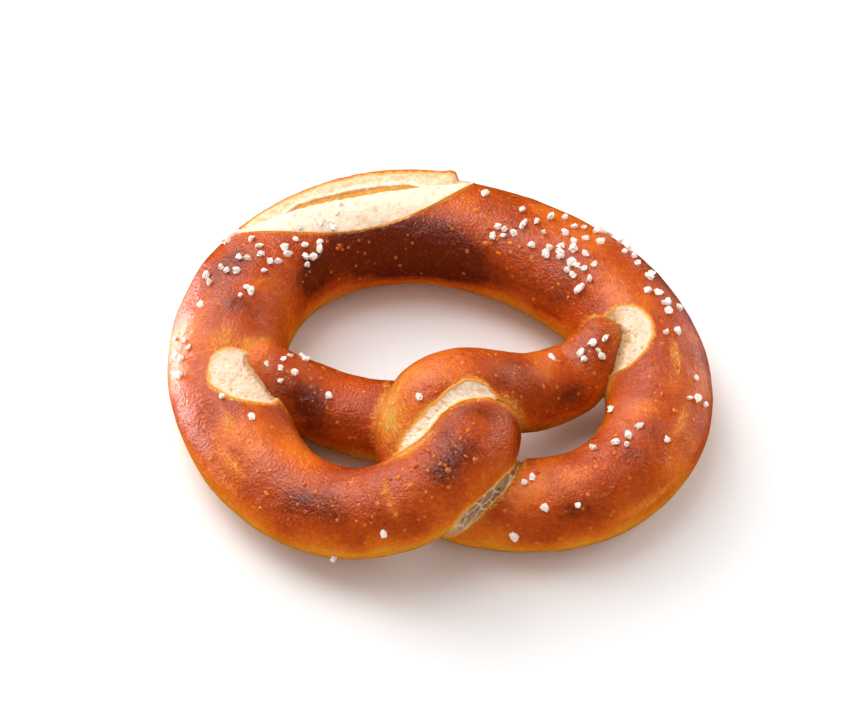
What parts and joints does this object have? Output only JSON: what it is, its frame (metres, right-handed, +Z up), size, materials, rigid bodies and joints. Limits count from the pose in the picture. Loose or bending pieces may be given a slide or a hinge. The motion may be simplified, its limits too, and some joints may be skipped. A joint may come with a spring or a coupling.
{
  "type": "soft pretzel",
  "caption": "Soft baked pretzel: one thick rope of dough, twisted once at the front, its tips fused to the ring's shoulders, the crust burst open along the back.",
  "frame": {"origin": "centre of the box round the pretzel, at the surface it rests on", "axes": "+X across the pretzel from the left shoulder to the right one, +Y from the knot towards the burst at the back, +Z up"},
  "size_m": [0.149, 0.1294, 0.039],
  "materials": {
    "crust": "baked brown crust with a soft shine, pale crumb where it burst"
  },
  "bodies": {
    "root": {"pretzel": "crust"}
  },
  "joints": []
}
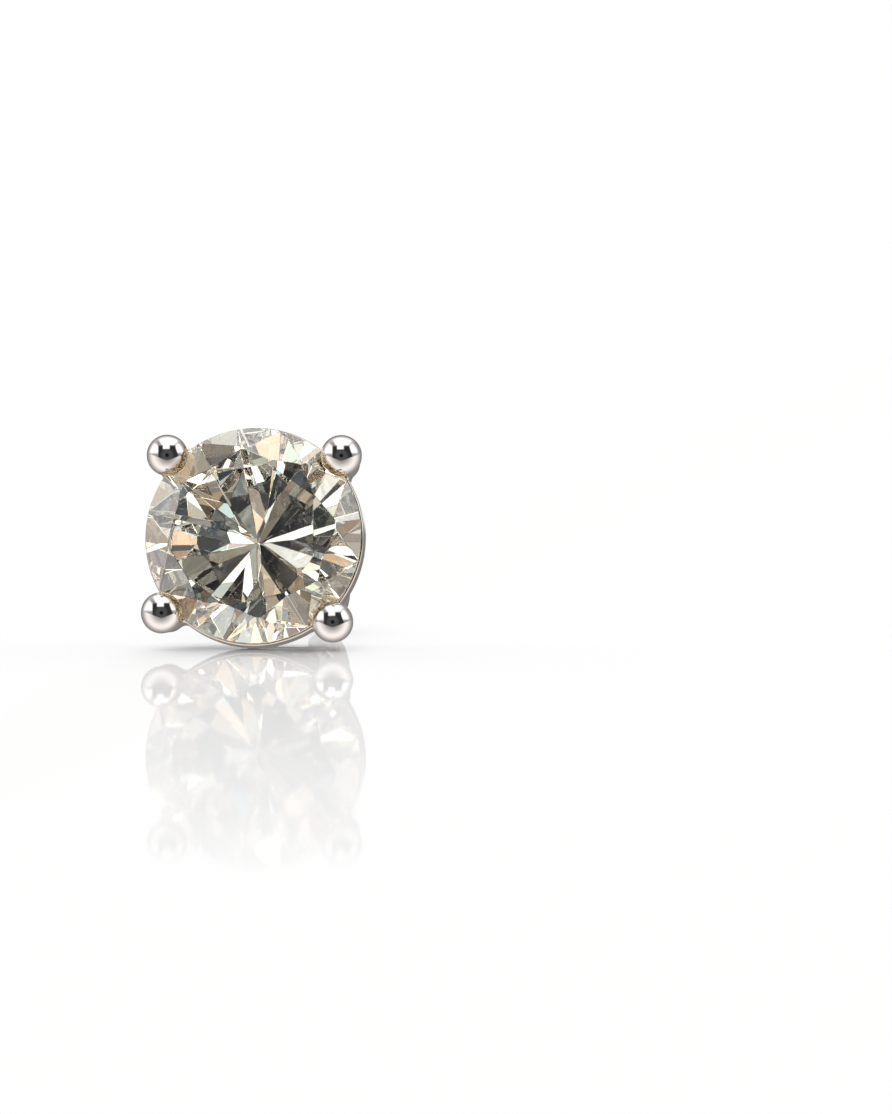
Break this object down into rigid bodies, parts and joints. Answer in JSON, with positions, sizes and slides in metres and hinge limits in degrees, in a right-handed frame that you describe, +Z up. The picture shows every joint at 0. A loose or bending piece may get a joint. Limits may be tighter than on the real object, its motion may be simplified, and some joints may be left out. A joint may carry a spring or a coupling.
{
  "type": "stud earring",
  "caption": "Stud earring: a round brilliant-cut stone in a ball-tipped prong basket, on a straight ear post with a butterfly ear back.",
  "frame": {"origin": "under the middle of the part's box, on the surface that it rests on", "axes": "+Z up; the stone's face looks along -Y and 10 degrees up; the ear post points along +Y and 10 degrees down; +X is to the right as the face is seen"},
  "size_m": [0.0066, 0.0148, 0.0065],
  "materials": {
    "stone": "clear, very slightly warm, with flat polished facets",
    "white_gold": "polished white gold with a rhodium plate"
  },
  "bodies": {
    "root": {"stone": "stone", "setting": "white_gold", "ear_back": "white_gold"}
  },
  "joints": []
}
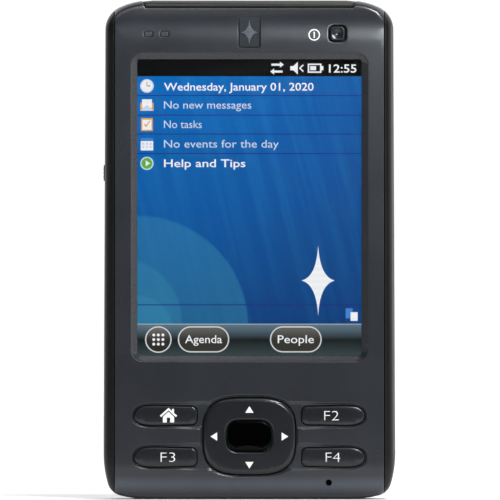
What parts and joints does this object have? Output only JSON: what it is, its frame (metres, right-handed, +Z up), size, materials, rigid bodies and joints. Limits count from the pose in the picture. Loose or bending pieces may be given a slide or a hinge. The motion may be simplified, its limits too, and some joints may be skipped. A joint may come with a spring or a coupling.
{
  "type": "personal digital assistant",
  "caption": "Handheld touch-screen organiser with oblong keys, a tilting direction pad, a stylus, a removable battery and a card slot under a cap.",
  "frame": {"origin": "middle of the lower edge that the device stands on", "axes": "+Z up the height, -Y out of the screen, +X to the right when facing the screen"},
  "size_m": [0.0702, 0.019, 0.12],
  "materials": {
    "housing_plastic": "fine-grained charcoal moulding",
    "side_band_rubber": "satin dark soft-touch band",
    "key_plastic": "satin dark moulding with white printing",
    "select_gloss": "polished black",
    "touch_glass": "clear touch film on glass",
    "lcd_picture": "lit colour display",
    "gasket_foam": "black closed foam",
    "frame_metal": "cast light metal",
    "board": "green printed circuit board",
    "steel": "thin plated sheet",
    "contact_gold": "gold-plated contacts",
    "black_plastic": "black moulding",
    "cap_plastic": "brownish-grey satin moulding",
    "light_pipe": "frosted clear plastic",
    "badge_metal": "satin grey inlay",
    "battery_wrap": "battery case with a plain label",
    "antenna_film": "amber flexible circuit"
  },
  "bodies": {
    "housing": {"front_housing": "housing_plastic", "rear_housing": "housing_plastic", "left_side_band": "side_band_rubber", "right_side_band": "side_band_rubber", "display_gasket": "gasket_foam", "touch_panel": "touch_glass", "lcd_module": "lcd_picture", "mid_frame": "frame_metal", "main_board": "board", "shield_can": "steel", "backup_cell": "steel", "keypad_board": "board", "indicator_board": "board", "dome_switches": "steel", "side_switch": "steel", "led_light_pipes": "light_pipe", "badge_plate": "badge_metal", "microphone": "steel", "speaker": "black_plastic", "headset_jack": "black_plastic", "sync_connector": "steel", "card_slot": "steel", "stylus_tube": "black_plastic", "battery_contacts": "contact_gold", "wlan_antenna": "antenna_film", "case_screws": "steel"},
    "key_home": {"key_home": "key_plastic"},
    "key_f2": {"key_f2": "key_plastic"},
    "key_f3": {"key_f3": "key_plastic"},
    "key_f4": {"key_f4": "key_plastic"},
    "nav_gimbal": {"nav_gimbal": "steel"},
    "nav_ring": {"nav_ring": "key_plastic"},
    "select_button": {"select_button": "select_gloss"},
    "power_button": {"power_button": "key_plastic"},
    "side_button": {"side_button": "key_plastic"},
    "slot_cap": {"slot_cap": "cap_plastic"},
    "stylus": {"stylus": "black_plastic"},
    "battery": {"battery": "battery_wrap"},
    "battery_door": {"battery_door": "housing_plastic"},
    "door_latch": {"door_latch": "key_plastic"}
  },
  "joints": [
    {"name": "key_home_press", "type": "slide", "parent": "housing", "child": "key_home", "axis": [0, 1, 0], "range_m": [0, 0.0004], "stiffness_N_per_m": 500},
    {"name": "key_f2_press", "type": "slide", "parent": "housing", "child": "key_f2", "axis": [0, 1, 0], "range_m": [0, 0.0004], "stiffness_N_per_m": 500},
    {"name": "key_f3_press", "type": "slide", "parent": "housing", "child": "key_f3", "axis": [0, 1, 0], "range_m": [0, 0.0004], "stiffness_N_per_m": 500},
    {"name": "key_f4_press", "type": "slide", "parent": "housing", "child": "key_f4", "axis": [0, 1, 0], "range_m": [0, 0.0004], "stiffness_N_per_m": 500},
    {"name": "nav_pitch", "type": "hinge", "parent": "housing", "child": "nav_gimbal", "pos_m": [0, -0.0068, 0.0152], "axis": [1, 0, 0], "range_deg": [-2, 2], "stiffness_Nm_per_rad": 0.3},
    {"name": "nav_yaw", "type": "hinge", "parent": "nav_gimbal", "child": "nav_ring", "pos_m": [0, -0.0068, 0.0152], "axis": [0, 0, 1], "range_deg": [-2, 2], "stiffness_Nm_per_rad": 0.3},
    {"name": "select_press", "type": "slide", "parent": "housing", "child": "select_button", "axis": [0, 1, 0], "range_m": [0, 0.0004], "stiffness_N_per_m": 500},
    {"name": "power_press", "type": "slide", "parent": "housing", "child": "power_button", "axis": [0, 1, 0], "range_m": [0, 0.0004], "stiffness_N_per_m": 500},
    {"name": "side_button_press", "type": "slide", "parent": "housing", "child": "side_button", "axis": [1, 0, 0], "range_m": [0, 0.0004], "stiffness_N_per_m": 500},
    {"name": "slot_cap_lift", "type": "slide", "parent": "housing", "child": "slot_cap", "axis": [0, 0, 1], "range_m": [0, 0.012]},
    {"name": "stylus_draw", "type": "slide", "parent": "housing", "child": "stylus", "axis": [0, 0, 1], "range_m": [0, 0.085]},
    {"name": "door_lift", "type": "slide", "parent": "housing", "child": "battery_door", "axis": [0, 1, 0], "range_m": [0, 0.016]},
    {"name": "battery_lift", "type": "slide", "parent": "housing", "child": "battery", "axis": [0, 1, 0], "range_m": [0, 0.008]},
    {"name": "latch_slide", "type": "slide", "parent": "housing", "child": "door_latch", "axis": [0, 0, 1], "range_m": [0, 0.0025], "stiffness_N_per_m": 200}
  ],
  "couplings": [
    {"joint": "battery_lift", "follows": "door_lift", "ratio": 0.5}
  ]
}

#####

Please quote every record above exactly as it appears.

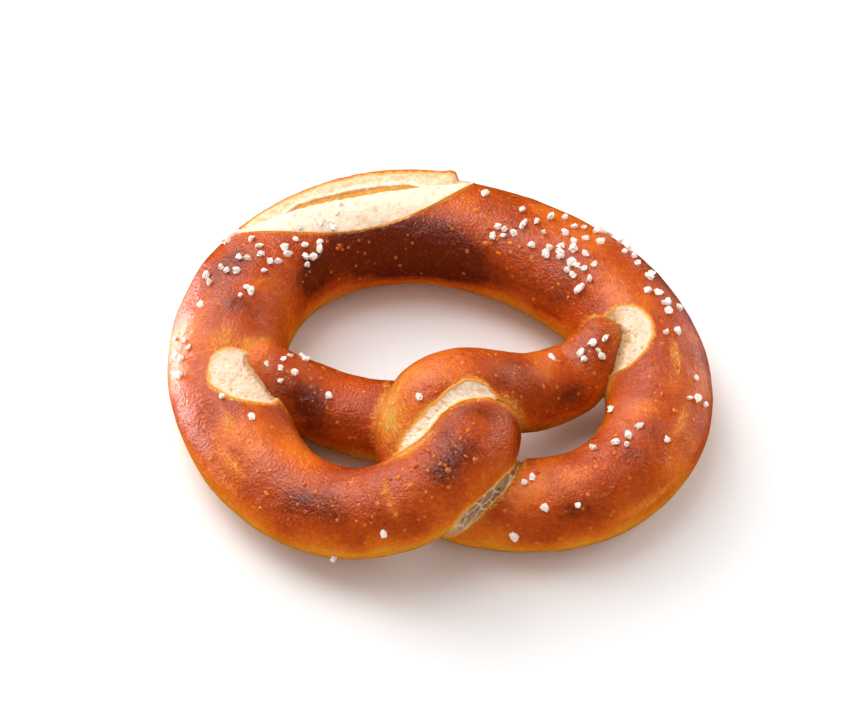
What parts and joints does this object have? Output only JSON: what it is, its frame (metres, right-handed, +Z up), size, materials, rigid bodies and joints. Limits count from the pose in the picture. Loose or bending pieces may be given a slide or a hinge. The motion may be simplified, its limits too, and some joints may be skipped. A joint may come with a spring or a coupling.
{
  "type": "soft pretzel",
  "caption": "Soft baked pretzel: one thick rope of dough, twisted once at the front, its tips fused to the ring's shoulders, the crust burst open along the back.",
  "frame": {"origin": "centre of the box round the pretzel, at the surface it rests on", "axes": "+X across the pretzel from the left shoulder to the right one, +Y from the knot towards the burst at the back, +Z up"},
  "size_m": [0.149, 0.1294, 0.039],
  "materials": {
    "crust": "baked brown crust with a soft shine, pale crumb where it burst"
  },
  "bodies": {
    "root": {"pretzel": "crust"}
  },
  "joints": []
}
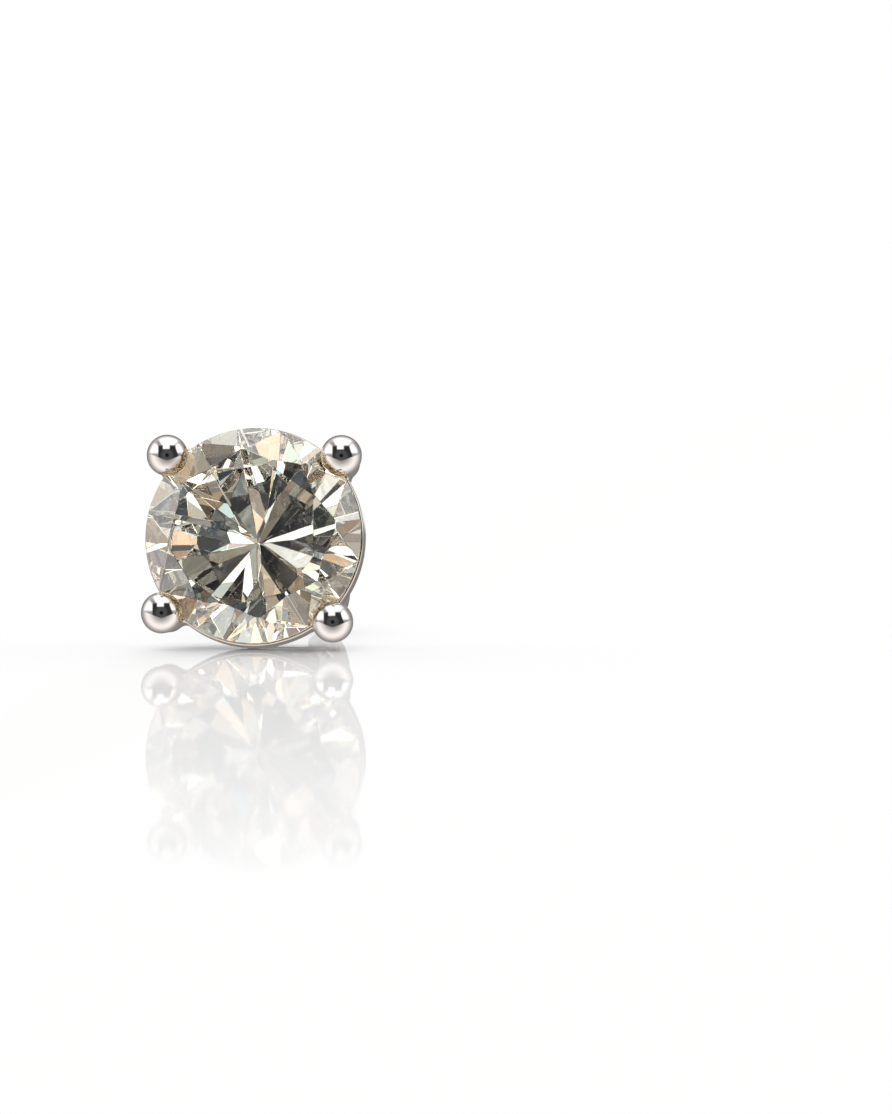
Break this object down into rigid bodies, parts and joints. Answer in JSON, with positions, sizes and slides in metres and hinge limits in degrees, in a right-handed frame that you describe, +Z up. The picture shows every joint at 0. A loose or bending piece may get a joint. Limits may be tighter than on the real object, its motion may be simplified, and some joints may be left out. A joint may carry a spring or a coupling.
{
  "type": "stud earring",
  "caption": "Stud earring: a round brilliant-cut stone in a ball-tipped prong basket, on a straight ear post with a butterfly ear back.",
  "frame": {"origin": "under the middle of the part's box, on the surface that it rests on", "axes": "+Z up; the stone's face looks along -Y and 10 degrees up; the ear post points along +Y and 10 degrees down; +X is to the right as the face is seen"},
  "size_m": [0.0066, 0.0148, 0.0065],
  "materials": {
    "stone": "clear, very slightly warm, with flat polished facets",
    "white_gold": "polished white gold with a rhodium plate"
  },
  "bodies": {
    "root": {"stone": "stone", "setting": "white_gold", "ear_back": "white_gold"}
  },
  "joints": []
}
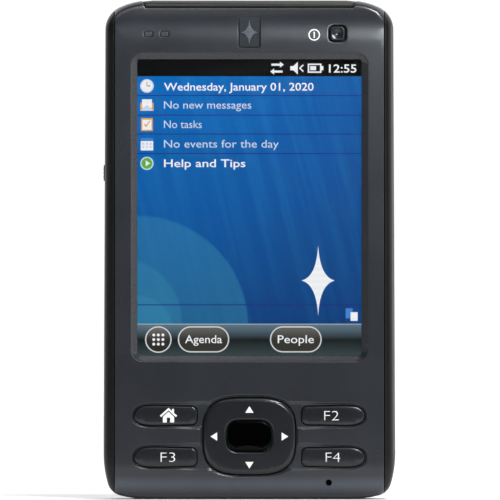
What parts and joints does this object have? Output only JSON: what it is, its frame (metres, right-handed, +Z up), size, materials, rigid bodies and joints. Limits count from the pose in the picture. Loose or bending pieces may be given a slide or a hinge. The motion may be simplified, its limits too, and some joints may be skipped. A joint may come with a spring or a coupling.
{
  "type": "personal digital assistant",
  "caption": "Handheld touch-screen organiser with oblong keys, a tilting direction pad, a stylus, a removable battery and a card slot under a cap.",
  "frame": {"origin": "middle of the lower edge that the device stands on", "axes": "+Z up the height, -Y out of the screen, +X to the right when facing the screen"},
  "size_m": [0.0702, 0.019, 0.12],
  "materials": {
    "housing_plastic": "fine-grained charcoal moulding",
    "side_band_rubber": "satin dark soft-touch band",
    "key_plastic": "satin dark moulding with white printing",
    "select_gloss": "polished black",
    "touch_glass": "clear touch film on glass",
    "lcd_picture": "lit colour display",
    "gasket_foam": "black closed foam",
    "frame_metal": "cast light metal",
    "board": "green printed circuit board",
    "steel": "thin plated sheet",
    "contact_gold": "gold-plated contacts",
    "black_plastic": "black moulding",
    "cap_plastic": "brownish-grey satin moulding",
    "light_pipe": "frosted clear plastic",
    "badge_metal": "satin grey inlay",
    "battery_wrap": "battery case with a plain label",
    "antenna_film": "amber flexible circuit"
  },
  "bodies": {
    "housing": {"front_housing": "housing_plastic", "rear_housing": "housing_plastic", "left_side_band": "side_band_rubber", "right_side_band": "side_band_rubber", "display_gasket": "gasket_foam", "touch_panel": "touch_glass", "lcd_module": "lcd_picture", "mid_frame": "frame_metal", "main_board": "board", "shield_can": "steel", "backup_cell": "steel", "keypad_board": "board", "indicator_board": "board", "dome_switches": "steel", "side_switch": "steel", "led_light_pipes": "light_pipe", "badge_plate": "badge_metal", "microphone": "steel", "speaker": "black_plastic", "headset_jack": "black_plastic", "sync_connector": "steel", "card_slot": "steel", "stylus_tube": "black_plastic", "battery_contacts": "contact_gold", "wlan_antenna": "antenna_film", "case_screws": "steel"},
    "key_home": {"key_home": "key_plastic"},
    "key_f2": {"key_f2": "key_plastic"},
    "key_f3": {"key_f3": "key_plastic"},
    "key_f4": {"key_f4": "key_plastic"},
    "nav_gimbal": {"nav_gimbal": "steel"},
    "nav_ring": {"nav_ring": "key_plastic"},
    "select_button": {"select_button": "select_gloss"},
    "power_button": {"power_button": "key_plastic"},
    "side_button": {"side_button": "key_plastic"},
    "slot_cap": {"slot_cap": "cap_plastic"},
    "stylus": {"stylus": "black_plastic"},
    "battery": {"battery": "battery_wrap"},
    "battery_door": {"battery_door": "housing_plastic"},
    "door_latch": {"door_latch": "key_plastic"}
  },
  "joints": [
    {"name": "key_home_press", "type": "slide", "parent": "housing", "child": "key_home", "axis": [0, 1, 0], "range_m": [0, 0.0004], "stiffness_N_per_m": 500},
    {"name": "key_f2_press", "type": "slide", "parent": "housing", "child": "key_f2", "axis": [0, 1, 0], "range_m": [0, 0.0004], "stiffness_N_per_m": 500},
    {"name": "key_f3_press", "type": "slide", "parent": "housing", "child": "key_f3", "axis": [0, 1, 0], "range_m": [0, 0.0004], "stiffness_N_per_m": 500},
    {"name": "key_f4_press", "type": "slide", "parent": "housing", "child": "key_f4", "axis": [0, 1, 0], "range_m": [0, 0.0004], "stiffness_N_per_m": 500},
    {"name": "nav_pitch", "type": "hinge", "parent": "housing", "child": "nav_gimbal", "pos_m": [0, -0.0068, 0.0152], "axis": [1, 0, 0], "range_deg": [-2, 2], "stiffness_Nm_per_rad": 0.3},
    {"name": "nav_yaw", "type": "hinge", "parent": "nav_gimbal", "child": "nav_ring", "pos_m": [0, -0.0068, 0.0152], "axis": [0, 0, 1], "range_deg": [-2, 2], "stiffness_Nm_per_rad": 0.3},
    {"name": "select_press", "type": "slide", "parent": "housing", "child": "select_button", "axis": [0, 1, 0], "range_m": [0, 0.0004], "stiffness_N_per_m": 500},
    {"name": "power_press", "type": "slide", "parent": "housing", "child": "power_button", "axis": [0, 1, 0], "range_m": [0, 0.0004], "stiffness_N_per_m": 500},
    {"name": "side_button_press", "type": "slide", "parent": "housing", "child": "side_button", "axis": [1, 0, 0], "range_m": [0, 0.0004], "stiffness_N_per_m": 500},
    {"name": "slot_cap_lift", "type": "slide", "parent": "housing", "child": "slot_cap", "axis": [0, 0, 1], "range_m": [0, 0.012]},
    {"name": "stylus_draw", "type": "slide", "parent": "housing", "child": "stylus", "axis": [0, 0, 1], "range_m": [0, 0.085]},
    {"name": "door_lift", "type": "slide", "parent": "housing", "child": "battery_door", "axis": [0, 1, 0], "range_m": [0, 0.016]},
    {"name": "battery_lift", "type": "slide", "parent": "housing", "child": "battery", "axis": [0, 1, 0], "range_m": [0, 0.008]},
    {"name": "latch_slide", "type": "slide", "parent": "housing", "child": "door_latch", "axis": [0, 0, 1], "range_m": [0, 0.0025], "stiffness_N_per_m": 200}
  ],
  "couplings": [
    {"joint": "battery_lift", "follows": "door_lift", "ratio": 0.5}
  ]
}